Acute Care Services: Compass Health has an extensive network of crisis services for children, families and adults.  Its child and adult crisis teams work 24-hours-a-day responding to crises throughout the region.  Compass Health provides inpatient services through two free-standing 15-bed involuntary adult psychiatric facilities.  Its psychiatrists staff adult psychiatric units in two area hospitals. The agency also operates adult crisis beds in three locations throughout its service area.

 

In July 2002, Compass Health filled a critical gap in northwest Washington’s children’s mental health care system when the agency opened its Luther Children’s Crisis Facility, a short-term residential crisis facility for children ages 7-14.  Prior to opening this facility, children experiencing mental health crises were hospitalized outside the region.  The two new six-bed units located in Everett, Wash. now provide a less restrictive alternative to hospitalization for children throughout the Pacific Northwest. 

 

Psychiatric and Counseling Services:  Compass Health provides individual, family and group counseling and psychiatric services to people of all ages.  Both the agency’s adult and children’s individual services range from short-term primary outpatient care to long-term extended outpatient care for individuals with severe and persistent mental illnesses.  Specialized services are provided to treat co-occurring mental health and substance abuse disorders.  Compass Health’s multicultural services division provides counseling that is respectful of many different cultures, providing counseling and translation services in 13 languages.

 

The agency’s counseling programs include nearly four dozen special programs designed to treat specific populations and needs, in addition to those treated through primary and extended care counseling.  Compass Health’s Children’s Advocacy Project, for example, provides sexual abuse counseling for children who recently disclosed sexual abuse.  Its Cocoon House program provides counseling and shelter for homeless teens.  The agency’s Senior-to-Senior Peer Support program trains community volunteers, age 50 and older, to provide peer counseling to seniors experiencing mental health problems.
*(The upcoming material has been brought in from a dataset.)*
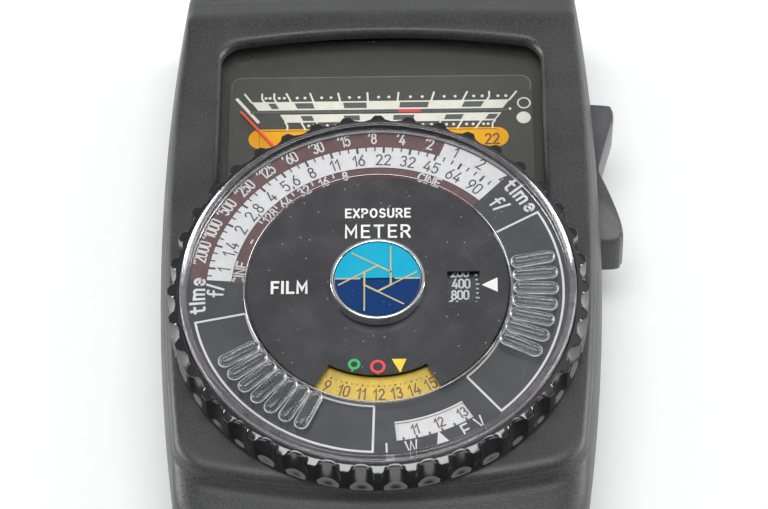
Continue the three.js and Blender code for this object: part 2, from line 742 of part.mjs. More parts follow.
const emblemDisc = () => round(CAP_R - 0.85, [CAP_Z1 - 0.4, CAP_Z1 - 0.12], [0, 0], 36);

// ---- Assembly -----------------------------------------------------------------------------
const meter = new THREE.Group();

function piece(name, made, material) {
  const mesh = new THREE.Mesh(geometryOf(made), material.clone());
  mesh.name = name;
  meter.add(mesh);
}

piece("front_cover", frontCover(), FINISH.shell);
piece("back_cover", backCover(), FINISH.shell);
piece("back_plate", backPlate(), FINISH.steel);
piece("battery_door", batteryDoor(), FINISH.shell);
piece("door_contact_strip", doorContactStrip(), FINISH.brass);
piece("battery_tray", batteryTray(), FINISH.print);
[-1, 1].forEach((side, i) => {
  piece(`button_cell_${i + 1}`, buttonCell(side * CELL_X), FINISH.steel);
  piece(`cell_contact_${i + 1}`, cellContact(side * CELL_X), FINISH.brass);
  piece(`chassis_screw_${i + 1}`, chassisScrew(side * 22), FINISH.brass);
  piece(`contact_leaf_${i + 1}`, contactLeaf(side), FINISH.brass);
});
piece("battery_test_button", batteryTestButton(), FINISH.white);
piece("button_spring", coilSpring(TEST_BUTTON, [3.5, 7], 1.8, 0.2, 4), FINISH.steel);
piece("zero_adjust_screw", zeroAdjustScrew(), FINISH.brass);
POSTS.forEach((place, i) => piece(`case_screw_${i + 1}`, caseScrew(place), FINISH.steel));
piece("strap_lug", strapLug(), FINISH.gloss);
piece("circuit_board", circuitBoard(), FINISH.board);
[-18, -10, 12].forEach((x, i) => piece(`range_resistor_${i + 1}`, resistor(x, -10), FINISH.resistor));
[-4, 20].forEach((x, i) => piece(`calibration_trimmer_${i + 1}`, trimmer(x, -20), FINISH.white));
piece("window_glass", windowGlass(), FINISH.clear);
piece("scale_plate", scalePlate(), FINISH.mask);
piece("chassis_plate", chassisPlate(), FINISH.mask);
piece("magnet_core", magnetCore(), FINISH.steel);
piece("yoke_ring", yokeRing(), FINISH.steel);
piece("upper_bridge", upperBridge(), FINISH.brass);
piece("lower_bridge", lowerBridge(), FINISH.brass);
piece("upper_jewel", jewel([24.3, 24.8]), FINISH.red);
piece("lower_jewel", jewel([4.6, 5.3]), FINISH.red);
piece("moving_coil", movingCoil(), FINISH.copper);
piece("needle_staff", needleStaff(), FINISH.steel);
piece("needle", needle(), FINISH.red);
piece("hairspring", hairspring(), FINISH.brass);
piece("rocker", rocker(), FINISH.shell);
piece("rocker_pin", rockerPin(), FINISH.steel);
piece("switch_base", switchBase(), FINISH.board);
piece("slide_track", slideTrack(), FINISH.shell);
piece("diffuser_slider", diffuserSlider(), FINISH.gloss);
piece("diffuser_dome", diffuserDome(), FINISH.white);
piece("cell_window", cellWindow(), FINISH.clear);
piece("cds_cell", cdsCell(), FINISH.resistor);
piece("cell_holder", cellHolder(), FINISH.print);
piece("dial_hub", dialHub(), FINISH.brass);
piece("spring_washer", springWasher(), FINISH.steel);
piece("setting_ring", settingRing(), FINISH.gloss);
piece("scale_disc", scaleDisc(), FINISH.print);
piece("aperture_disc", apertureDisc(), FINISH.clear);
piece("centre_disc", centreDisc(), FINISH.print);
piece("dial_screw", dialScrew(), FINISH.steel);
piece("emblem_rim", emblemRim(), FINISH.chrome);
piece("emblem_disc", emblemDisc(), FINISH.enamel);

export default meter;
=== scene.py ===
# %% [markdown]
# # A handheld light meter
# The meter lies on its back with its calculator dial up. Its working parts come from the packed
# CAD model: they hold every size, place and joint. This script only adds what the eye sees, which
# is fine shells, printed scales, clear plastic and the finish of every surface.

# %% Load the frame
import json
import math

import bmesh
import bpy
from mathutils import Matrix, Vector


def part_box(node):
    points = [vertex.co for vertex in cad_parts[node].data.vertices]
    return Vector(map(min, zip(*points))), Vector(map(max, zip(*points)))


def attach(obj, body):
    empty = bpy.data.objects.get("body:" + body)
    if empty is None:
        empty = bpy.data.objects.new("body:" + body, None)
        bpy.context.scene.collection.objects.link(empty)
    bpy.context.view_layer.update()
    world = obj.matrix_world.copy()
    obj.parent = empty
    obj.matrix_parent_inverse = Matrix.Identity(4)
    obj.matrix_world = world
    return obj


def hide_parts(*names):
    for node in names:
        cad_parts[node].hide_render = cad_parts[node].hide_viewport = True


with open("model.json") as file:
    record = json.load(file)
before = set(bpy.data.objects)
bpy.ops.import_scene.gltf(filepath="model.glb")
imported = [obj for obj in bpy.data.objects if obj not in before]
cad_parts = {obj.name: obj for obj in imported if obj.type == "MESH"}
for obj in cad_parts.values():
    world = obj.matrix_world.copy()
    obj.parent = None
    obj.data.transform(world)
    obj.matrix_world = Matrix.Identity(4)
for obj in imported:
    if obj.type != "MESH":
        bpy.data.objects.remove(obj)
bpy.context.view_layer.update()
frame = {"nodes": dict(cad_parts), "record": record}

MM = 0.001  # the shapes below are written in millimetres, and Blender works in metres
scene = bpy.context.scene

# %% [markdown]
# ## Where things are
# Heights and radii of the dial's layers are read from the CAD nodes, so that a new pack moves the
# looks along with it. A node's box gives its radius where it is round, and its top and underside.


# %% Read the dial's levels from the frame
def top_of(node):
    """Height of a node's highest point, in millimetres."""
    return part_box(node)[1].z / MM


def foot_of(node):
    """Height of a node's lowest point."""
    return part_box(node)[0].z / MM


def radius_of(node):
    """Radius of a round node on the dial's axis."""
    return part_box(node)[1].x / MM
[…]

Case Management and Support Services:  Compass Health provides intensive case management and a variety of support services to clients throughout its service area, including a substantial housing program. Compass Health owns approximately 200 housing units and has access to several hundred rental subsidies to provide independent supported housing to adult clients.  The agency’s Haven House was selected as a national HUD model program for developing housing for homeless mentally ill young adults.  Two 20-bed facilities provide adult residential treatment services to the region.

 

Compass Health provides therapeutic foster care through its network of specially trained foster parents in its Children’s Hospitalization Alternative Program (CHAP).  Children ages 6 to 17 receive intensive case management designed to coordinate delivery of social, physical, therapeutic, medical and academic services.  The CHAP program provides psychiatric services, multi-disciplinary consultations, therapy and 24-hour crisis consultation and outreach.

 

Case management services include coordination of services with collaborating agencies throughout the service area, as well as Compass Health programs such as respite services and flex funds for client food, shelter, utilities, transportation and prescription drugs.  For children, the agency extends flex funds for summer camps and school clothes in addition to other basic needs.  The agency operates a homeless drop-in center that provides more than 38,000 meals each year.  Employment support services are provided to adults with severe and persistent mental illness through a system of supported volunteer opportunities and job placements in the community.

 

Among the most important support services provided are Compass Health’s education and prevention programs, including its Preschool Play Therapy programs and classes on topics such as parenting, anger management and family functioning.

 

Compass Health is a profile of longevity in the community behavioral health field.  The agency continues the legacy of serving the emotional needs of children and families that it began more than a century ago.